My heart breaks when I learn of a courageous whistleblower who lost everything for speaking out against wrongdoing. It has been a career terminating move for police officers to report the wrongdoing of a fellow police officer. It was certainly a career and pension-ending move for Cariol Holloman-Horne, when she intervened in 2009 to stop a fellow Buffalo police officer from choking a man he was trying to arrest. It took 14 years, but just last month, a New York Judge agreed she’d been wrongfully terminated and awarded back pay and reinstatement of her pension. For 14 years, Horne was robbed of her career and the security of her pension because she chose to do the right thing and intervene. She has a satisfactory ending to her story now, but the cost has been great, with her quality of life impacted significantly these past 14 years as well as the toll a legal battle takes on the soul.

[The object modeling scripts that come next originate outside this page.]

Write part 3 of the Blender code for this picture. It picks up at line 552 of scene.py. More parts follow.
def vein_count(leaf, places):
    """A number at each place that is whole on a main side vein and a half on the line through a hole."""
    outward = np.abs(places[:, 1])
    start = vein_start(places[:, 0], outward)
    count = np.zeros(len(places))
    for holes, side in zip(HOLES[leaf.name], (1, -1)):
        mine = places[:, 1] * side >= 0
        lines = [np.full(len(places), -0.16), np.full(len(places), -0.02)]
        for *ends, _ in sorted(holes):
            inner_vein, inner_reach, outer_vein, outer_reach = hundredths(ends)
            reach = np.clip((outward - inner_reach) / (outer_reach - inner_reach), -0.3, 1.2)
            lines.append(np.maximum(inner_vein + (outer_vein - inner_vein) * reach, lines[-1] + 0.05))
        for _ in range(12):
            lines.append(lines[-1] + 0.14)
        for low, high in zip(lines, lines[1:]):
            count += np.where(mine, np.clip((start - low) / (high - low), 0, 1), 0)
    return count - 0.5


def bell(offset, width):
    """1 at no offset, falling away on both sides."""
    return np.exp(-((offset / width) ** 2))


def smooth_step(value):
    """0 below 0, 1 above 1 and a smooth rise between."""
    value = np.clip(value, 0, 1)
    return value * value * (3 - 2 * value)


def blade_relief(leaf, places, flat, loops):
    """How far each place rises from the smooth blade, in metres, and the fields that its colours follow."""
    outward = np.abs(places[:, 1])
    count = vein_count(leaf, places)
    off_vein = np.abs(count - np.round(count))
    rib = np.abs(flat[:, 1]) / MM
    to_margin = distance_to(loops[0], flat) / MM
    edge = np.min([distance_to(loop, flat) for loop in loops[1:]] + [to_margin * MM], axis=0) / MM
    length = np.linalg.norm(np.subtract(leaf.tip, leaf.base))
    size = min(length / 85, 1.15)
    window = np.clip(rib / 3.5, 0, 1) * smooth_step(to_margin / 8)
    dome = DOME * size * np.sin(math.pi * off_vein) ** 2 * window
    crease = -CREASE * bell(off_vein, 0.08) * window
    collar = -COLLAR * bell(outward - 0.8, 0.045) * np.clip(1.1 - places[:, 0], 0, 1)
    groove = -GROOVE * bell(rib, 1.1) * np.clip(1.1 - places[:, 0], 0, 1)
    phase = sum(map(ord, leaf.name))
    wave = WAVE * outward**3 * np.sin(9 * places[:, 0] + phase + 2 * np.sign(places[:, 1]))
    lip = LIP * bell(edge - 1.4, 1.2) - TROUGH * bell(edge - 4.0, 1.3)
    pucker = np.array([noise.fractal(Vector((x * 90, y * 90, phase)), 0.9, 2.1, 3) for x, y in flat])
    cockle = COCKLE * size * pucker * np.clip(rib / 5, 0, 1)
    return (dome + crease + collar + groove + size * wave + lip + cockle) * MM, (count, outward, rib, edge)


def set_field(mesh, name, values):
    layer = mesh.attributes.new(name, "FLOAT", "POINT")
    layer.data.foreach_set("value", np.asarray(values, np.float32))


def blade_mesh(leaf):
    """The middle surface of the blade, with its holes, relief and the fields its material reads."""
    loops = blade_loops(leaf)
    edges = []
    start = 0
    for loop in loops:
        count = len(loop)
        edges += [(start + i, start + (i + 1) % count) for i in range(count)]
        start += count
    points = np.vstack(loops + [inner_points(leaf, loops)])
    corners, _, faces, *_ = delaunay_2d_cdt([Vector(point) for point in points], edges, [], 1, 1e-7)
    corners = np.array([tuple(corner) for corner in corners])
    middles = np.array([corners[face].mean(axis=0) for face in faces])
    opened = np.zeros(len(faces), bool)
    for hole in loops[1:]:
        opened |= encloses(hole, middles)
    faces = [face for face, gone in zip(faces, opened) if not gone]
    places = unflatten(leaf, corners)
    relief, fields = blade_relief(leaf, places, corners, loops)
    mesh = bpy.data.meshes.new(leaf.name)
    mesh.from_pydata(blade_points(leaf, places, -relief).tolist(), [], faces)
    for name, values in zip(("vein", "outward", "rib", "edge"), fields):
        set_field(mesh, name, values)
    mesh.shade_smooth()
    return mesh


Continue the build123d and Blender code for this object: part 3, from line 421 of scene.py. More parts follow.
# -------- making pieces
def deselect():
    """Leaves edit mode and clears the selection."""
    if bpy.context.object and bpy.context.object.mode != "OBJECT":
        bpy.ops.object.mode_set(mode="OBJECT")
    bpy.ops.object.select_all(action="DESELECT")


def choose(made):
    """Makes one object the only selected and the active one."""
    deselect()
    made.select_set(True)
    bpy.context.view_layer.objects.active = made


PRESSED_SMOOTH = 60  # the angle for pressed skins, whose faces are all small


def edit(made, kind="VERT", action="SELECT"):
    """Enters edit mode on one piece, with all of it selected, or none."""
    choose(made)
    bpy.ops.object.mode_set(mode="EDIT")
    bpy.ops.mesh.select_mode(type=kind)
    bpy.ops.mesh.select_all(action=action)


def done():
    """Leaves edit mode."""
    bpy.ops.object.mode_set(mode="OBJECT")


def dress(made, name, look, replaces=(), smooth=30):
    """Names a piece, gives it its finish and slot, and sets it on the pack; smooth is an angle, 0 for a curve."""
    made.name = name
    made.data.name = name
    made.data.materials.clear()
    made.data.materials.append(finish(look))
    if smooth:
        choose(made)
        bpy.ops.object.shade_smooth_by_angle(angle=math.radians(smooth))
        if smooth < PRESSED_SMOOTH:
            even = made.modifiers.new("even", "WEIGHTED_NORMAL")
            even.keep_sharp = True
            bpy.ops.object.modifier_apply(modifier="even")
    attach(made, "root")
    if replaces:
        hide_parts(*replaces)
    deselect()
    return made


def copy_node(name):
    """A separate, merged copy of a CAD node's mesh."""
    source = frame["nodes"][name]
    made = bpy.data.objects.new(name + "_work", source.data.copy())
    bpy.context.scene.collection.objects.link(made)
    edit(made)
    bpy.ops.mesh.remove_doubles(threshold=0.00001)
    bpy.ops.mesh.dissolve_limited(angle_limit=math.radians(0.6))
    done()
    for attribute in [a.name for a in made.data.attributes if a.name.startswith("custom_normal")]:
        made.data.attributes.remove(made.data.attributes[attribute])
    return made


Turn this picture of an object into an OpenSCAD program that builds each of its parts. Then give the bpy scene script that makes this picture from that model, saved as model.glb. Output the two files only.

There are not clear records available to summarize police terminations as a result of intervening or reporting wrongdoing of a fellow police officer. But recent reporting highlights that swift retaliation is the normal response to police whistleblowing. Police whistleblowers face a range of retaliation, from job reassignments and termination to threats on their lives and physical harm. The code of silence within police forces, referred to by some as the “thin blue line” or “Blue Wall of Silence,” is well-documented, and whistleblower retaliation is a core element of this culture.
Given the cost to cities for settling wrongful deaths, and use of force violations by their police departments, there is real justification for providing a bounty or financial reward for police officers who provide evidence of violations by another police officer. Protection from retaliation and actual monetary rewards for reporting violations are key attributes to improving policing in our country. Congress must include whistleblower protections in the George Floyd Justice in Policing Act.